Il prof. Robberto venne in Messina e chiedere notizie
al parroco, di quel tempo, Lillo Ruggeri. Aveva egli, altresì, letto un
interessante libro della prof. Accascina, sull’argenteria messinese del XVII,
in cui si accennava all’opera raffinata degli Juvara, menzionando anche un atto
notarile, del 20 gennaio del 1666, che se da un lato affermava il grande pregio
artistico dei cesellatori, dall’altro risultava introvabile, per cui era
impossibile stabilirne il committente. Alla pagina 34 del suo studio, infatti,
egli diceva di aver consultato diverse istituzioni, ma di non aver avuto alcuna
notizia in merito, per cui, tenendo conto della bellezza costosa dell’arca,
degli argomenti tipici del pellegrinaggio spagnolo e del luogo un po’ distante
dalla città in cui si trovava, opinò che il probabile committente poteva essere
il principe Ruffo, lasciando, però, aperto il campo ad altri studi.
Fu
nel 1994 che, per caso, toccò a me fare questa ricerca. Trovandomi in un campo
ancora poco noto, mi rivolsi alla dott. Ella Russo per una sua collaborazione, che
mi fece conoscere la dott. Maria Teresa Rodriguez, per un avere un consulto con
la gentilissima e competente direttrice dell’Archivio di Stato, dott. Alibrandi.

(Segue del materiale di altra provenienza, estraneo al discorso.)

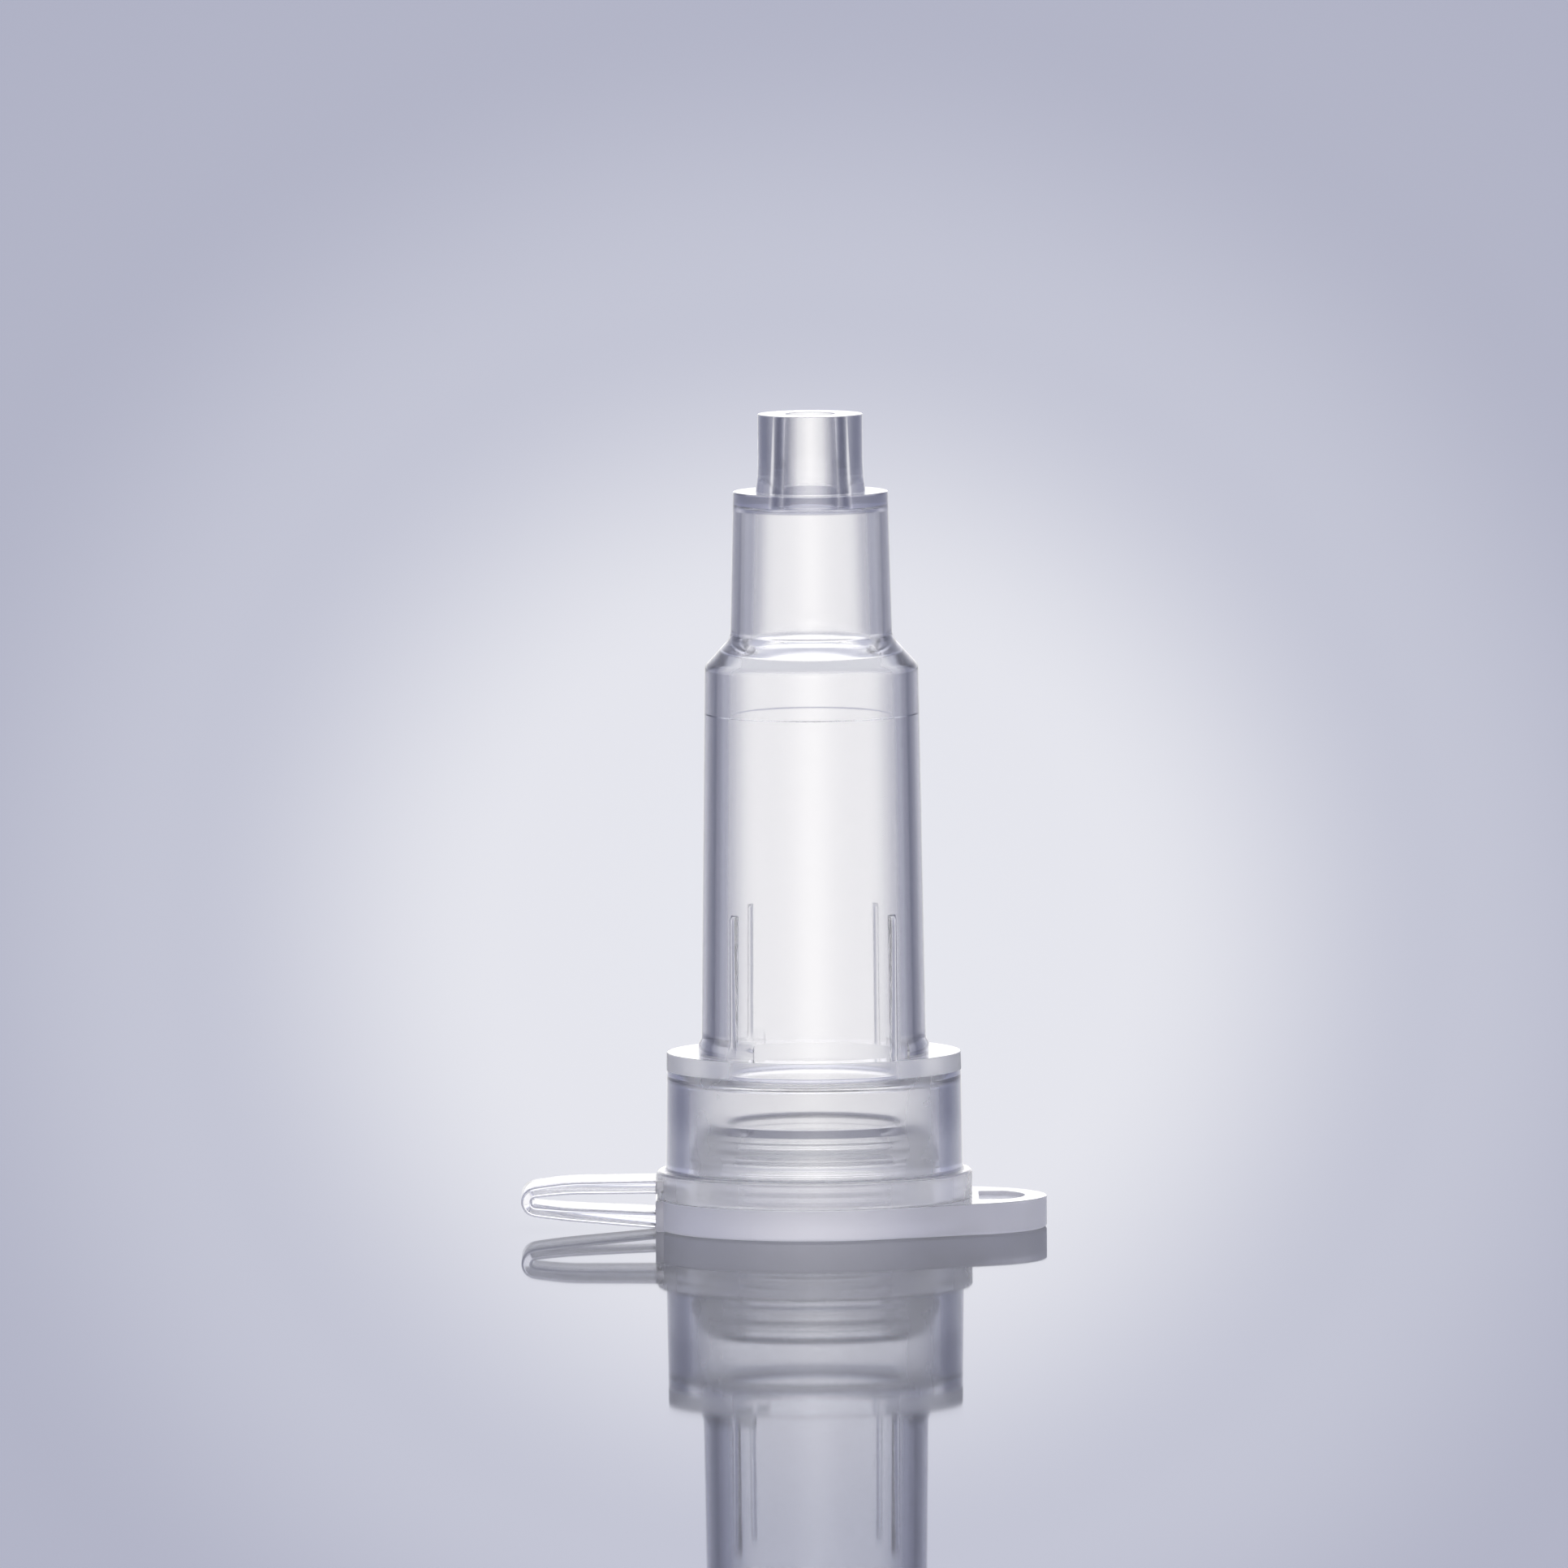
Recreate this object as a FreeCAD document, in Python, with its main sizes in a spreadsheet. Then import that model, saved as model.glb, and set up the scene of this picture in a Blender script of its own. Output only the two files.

Ella mi mostrò l’atto notarile il quale risultava custodito nelle opere legali
della sezione competente. Ne ebbi in consegna una copia ribattuta a macchina,
data la difficoltà a leggere in latino un atto notarile del 1600. Ed ecco che venivo
a conoscenza di una cosa inedita, sino ad allora. Il committente era stato il
parroco dell’epoca Francesco Capano.
Poiché
l’anno della committenza di quest’Arca coincideva con un Anno Santo
Compostellano, considerando ancora che il ferculum
narrava la storia della tradizione compostellana e documenti normanni ne accennavano
una via “francigena “ (soprattutto, nella zona di Milazzo), la via percorsa dai
pellegrini verso la Galizia, ho azzardato un’ipotesi di studio intesa ad
affermare che Messina non era estranea a tale avvenimento europeo,
specificandolo anche nel mio testo “El camino
de Santiago de Compostella e Messina”.